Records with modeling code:
▼
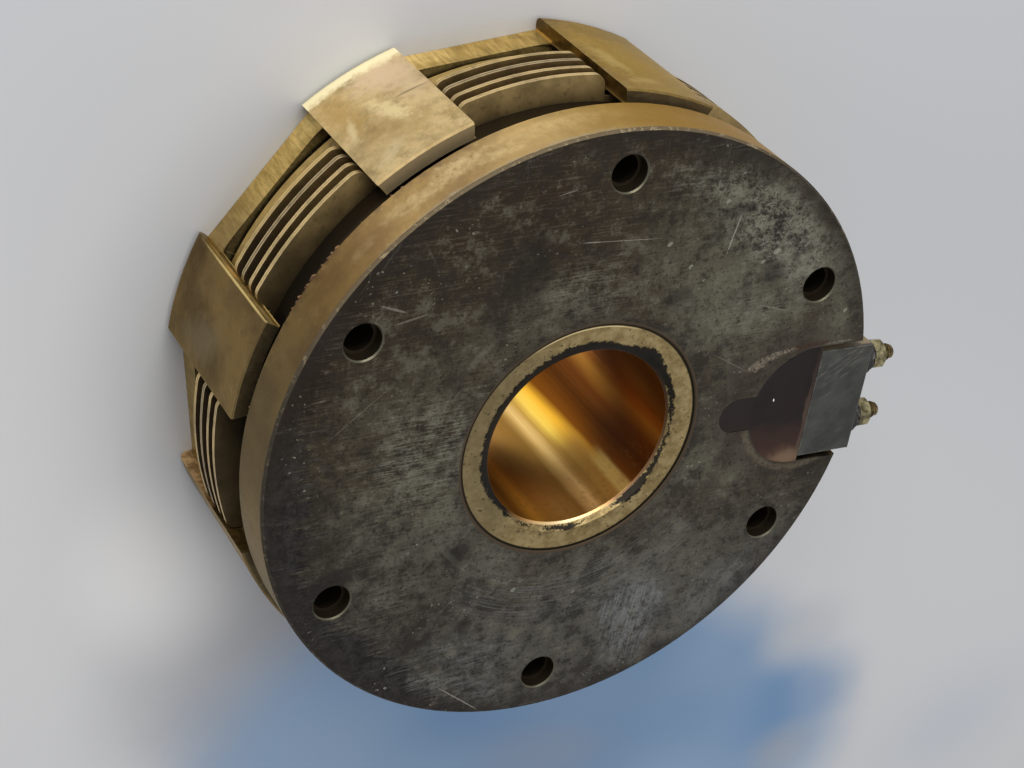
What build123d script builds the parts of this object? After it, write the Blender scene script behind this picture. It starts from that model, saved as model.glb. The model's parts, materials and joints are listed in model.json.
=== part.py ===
from build123d import *
import math
import os

# An electromagnetic multi-disc brake. The magnet body is bolted to a machine by its flat face and stands still.
# The driver turns with the machine. Its claws carry four thin outer discs, and three inner discs and an armature
# plate slide on the splined hub of the magnet body. With the coil on, the armature closes the pack on the poles.
#
# Millimetres. The axis is +Z: the driver's flat back lies at z = 0 and the mounting face at the top.
# The terminal block lies towards +X. Heights are worked out upwards from the driver's back.

os.makedirs("parts", exist_ok=True)

# Bush, and the radii of the stationary side from the bore outwards
bush_bore_radius = 27.5
bush_wall = 8.5
bush_face_recess = 0.6
bush_back_recess = 0.5
bush_mouth_width = 2.5
bush_mouth_depth = 1.2
bush_back_chamfer = 1.0
seat_gap = 0.02
bush_radius = bush_bore_radius + bush_wall

# Splined hub, retaining ring and stop washer
hub_seat_wall = 4.3
hub_wall = 5.0
hub_end_gap = 0.5
hub_end_chamfer = 0.8
spline_height = 2.5
spline_count = 16
spline_root_width = 8.4
spline_tip_width = 6.6
spline_radial_gap = 0.3
spline_flank_gap = 0.25
ring_thick = 3.0
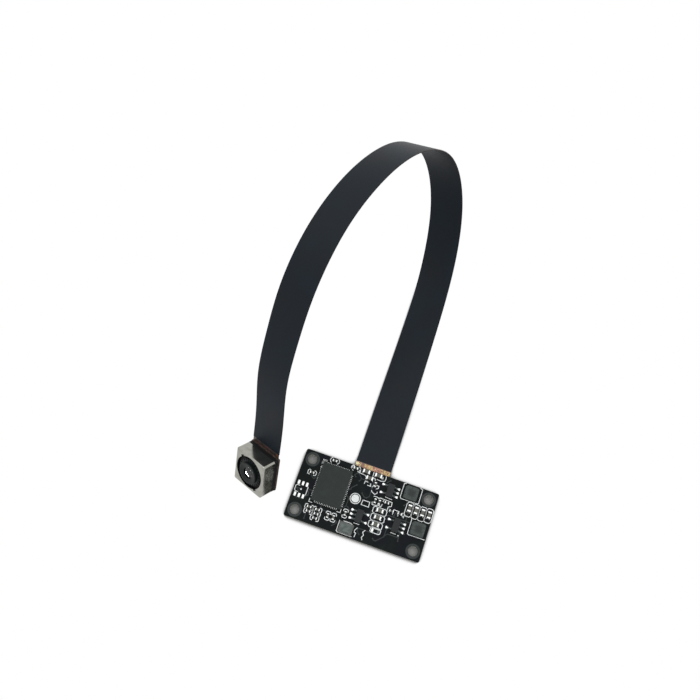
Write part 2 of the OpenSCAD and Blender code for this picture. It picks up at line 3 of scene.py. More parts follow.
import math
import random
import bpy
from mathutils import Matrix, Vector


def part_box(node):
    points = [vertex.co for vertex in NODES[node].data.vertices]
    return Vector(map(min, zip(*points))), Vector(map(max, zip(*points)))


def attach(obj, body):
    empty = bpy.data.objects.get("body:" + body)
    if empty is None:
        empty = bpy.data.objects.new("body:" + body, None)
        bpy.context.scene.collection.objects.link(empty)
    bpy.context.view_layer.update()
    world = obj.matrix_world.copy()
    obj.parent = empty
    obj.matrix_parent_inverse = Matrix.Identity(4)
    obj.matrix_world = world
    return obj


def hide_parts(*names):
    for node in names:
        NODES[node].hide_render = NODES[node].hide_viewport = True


bl_info = {
    "name": "Camera module",
    "version": (1, 0, 0),
    "blender": (4, 5, 0),
    "location": "View3D > Sidebar > Camera module",
    "description": "Dresses a camera module's board, ribbon and autofocus head around its frame",
    "category": "Object",
}

import bpy
from mathutils import Euler, Matrix, Vector

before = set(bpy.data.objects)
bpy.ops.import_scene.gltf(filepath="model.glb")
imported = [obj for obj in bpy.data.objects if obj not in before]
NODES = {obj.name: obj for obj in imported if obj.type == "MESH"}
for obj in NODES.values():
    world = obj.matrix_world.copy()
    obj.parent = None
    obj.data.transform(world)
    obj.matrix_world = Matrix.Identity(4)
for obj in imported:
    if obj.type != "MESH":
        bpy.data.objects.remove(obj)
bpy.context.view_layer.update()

MM = 0.001


# ---- Colour, materials and meshes ----


def linear(colour):
    """An sRGB hex colour as linear red, green, blue and alpha."""
    parts = [int(colour[i:i + 2], 16) / 255 for i in (1, 3, 5)]
    return [c / 12.92 if c <= 0.04045 else ((c + 0.055) / 1.055) ** 2.4 for c in parts] + [1.0]


def add_node(tree, kind, inputs=None, **settings):
    """Adds a shader node, sets it, and gives its inputs a value or links them to an output."""
    node = tree.nodes.new("ShaderNode" + kind)
    for name, value in settings.items():
        setattr(node, name, value)
    for socket, value in (inputs or {}).items():
        if isinstance(value, bpy.types.NodeSocket):
            tree.links.new(value, node.inputs[socket])
        else:
            node.inputs[socket].default_value = value
    return node


def reckon(tree, operation, first, second=0.0):
    """The outcome of one sum with one value or two."""
    return add_node(tree, "Math", {0: first, 1: second}, operation=operation).outputs[0]


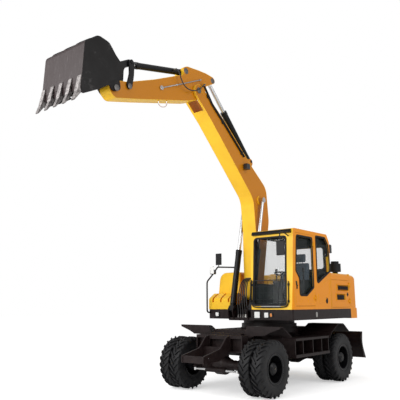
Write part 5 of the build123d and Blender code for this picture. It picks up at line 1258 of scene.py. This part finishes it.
light = {
    "world": 0.62,
    "frontLight": {"place": (9.0, -1.5, 5.0), "power": 520.0, "size": 6.0},
    "leftLight": {"place": (1.0, 9.0, 7.0), "power": 260.0, "size": 6.0},
    "aim": (0.5, 0, 2.2),
    "floor": (0.90, 0.90, 0.90),
    "floorHalf": 60,
    "floorGlow": 0.46,
}


def makeFloor():
    # Pale floor that glows for the camera only, so that it stays white and keeps the shadow
    half = light["floorHalf"]
    mesh = bpy.data.meshes.new("floor")
    corners = [(-half, -half, 0), (half, -half, 0), (half, half, 0), (-half, half, 0)]
    mesh.from_pydata(corners, [], [[0, 1, 2, 3]])
    material = bpy.data.materials.new("paleFloor")
    material.use_nodes = True
    tree = material.node_tree
    tree.nodes.clear()
    output, diffuse, glow, path, both = (tree.nodes.new("ShaderNode" + kind) for kind in (
        "OutputMaterial", "BsdfDiffuse", "Emission", "LightPath", "AddShader"))
    join(tree, light["floor"], diffuse.inputs["Color"])
    join(tree, (1, 1, 1), glow.inputs["Color"])
    seen = calculate(tree, "MULTIPLY", path.outputs["Is Camera Ray"], light["floorGlow"])
    tree.links.new(seen, glow.inputs["Strength"])
    tree.links.new(diffuse.outputs[0], both.inputs[0])
    tree.links.new(glow.outputs[0], both.inputs[1])
    tree.links.new(both.outputs[0], output.inputs["Surface"])
    mesh.materials.append(material)
    placed("floor", mesh)


def makeLight():
    # White surroundings for the camera and through glass, dimmer ones on the machine, two soft lamps
    world = bpy.data.worlds.new("studio")
    bpy.context.scene.world = world
    world.use_nodes = True
    tree = world.node_tree
    background = tree.nodes["Background"]
    join(tree, (1, 1, 1), background.inputs["Color"])
    path = tree.nodes.new("ShaderNodeLightPath")
    seen = calculate(tree, "MAXIMUM", path.outputs["Is Camera Ray"], path.outputs["Is Transmission Ray"])
    tree.links.new(ramp(tree, seen, 0.0, 1.0, light["world"], 1.0), background.inputs["Strength"])
    for name in ("frontLight", "leftLight"):
        data = bpy.data.lights.new(name, "AREA")
        data.energy = light[name]["power"]
        data.size = light[name]["size"]
        place = at(*light[name]["place"])
        turn = (at(*light["aim"]) - place).to_track_quat("-Z", "Y")
        placed(name, data).matrix_world = Matrix.Translation(place) @ turn.to_matrix().to_4x4()
    bpy.context.scene.view_settings.view_transform = "Standard"


makeFloor()
makeLight()
print("floor and light set")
▲
§ **Set task**
Lines from the start of the material above through the line containing "ring_thick = 3.0" are to be duplicated exactly, and only those.

§ **Correct result**
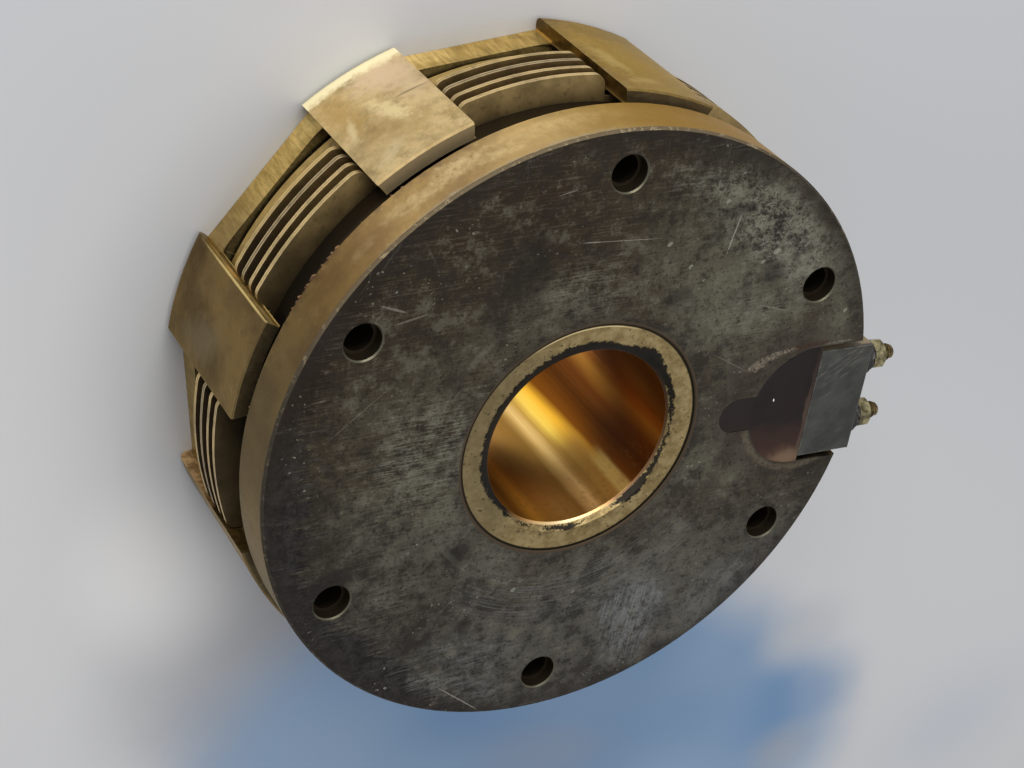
What build123d script builds the parts of this object? After it, write the Blender scene script behind this picture. It starts from that model, saved as model.glb. The model's parts, materials and joints are listed in model.json.
=== part.py ===
from build123d import *
import math
import os

# An electromagnetic multi-disc brake. The magnet body is bolted to a machine by its flat face and stands still.
# The driver turns with the machine. Its claws carry four thin outer discs, and three inner discs and an armature
# plate slide on the splined hub of the magnet body. With the coil on, the armature closes the pack on the poles.
#
# Millimetres. The axis is +Z: the driver's flat back lies at z = 0 and the mounting face at the top.
# The terminal block lies towards +X. Heights are worked out upwards from the driver's back.

os.makedirs("parts", exist_ok=True)

# Bush, and the radii of the stationary side from the bore outwards
bush_bore_radius = 27.5
bush_wall = 8.5
bush_face_recess = 0.6
bush_back_recess = 0.5
bush_mouth_width = 2.5
bush_mouth_depth = 1.2
bush_back_chamfer = 1.0
seat_gap = 0.02
bush_radius = bush_bore_radius + bush_wall

# Splined hub, retaining ring and stop washer
hub_seat_wall = 4.3
hub_wall = 5.0
hub_end_gap = 0.5
hub_end_chamfer = 0.8
spline_height = 2.5
spline_count = 16
spline_root_width = 8.4
spline_tip_width = 6.6
spline_radial_gap = 0.3
spline_flank_gap = 0.25
ring_thick = 3.0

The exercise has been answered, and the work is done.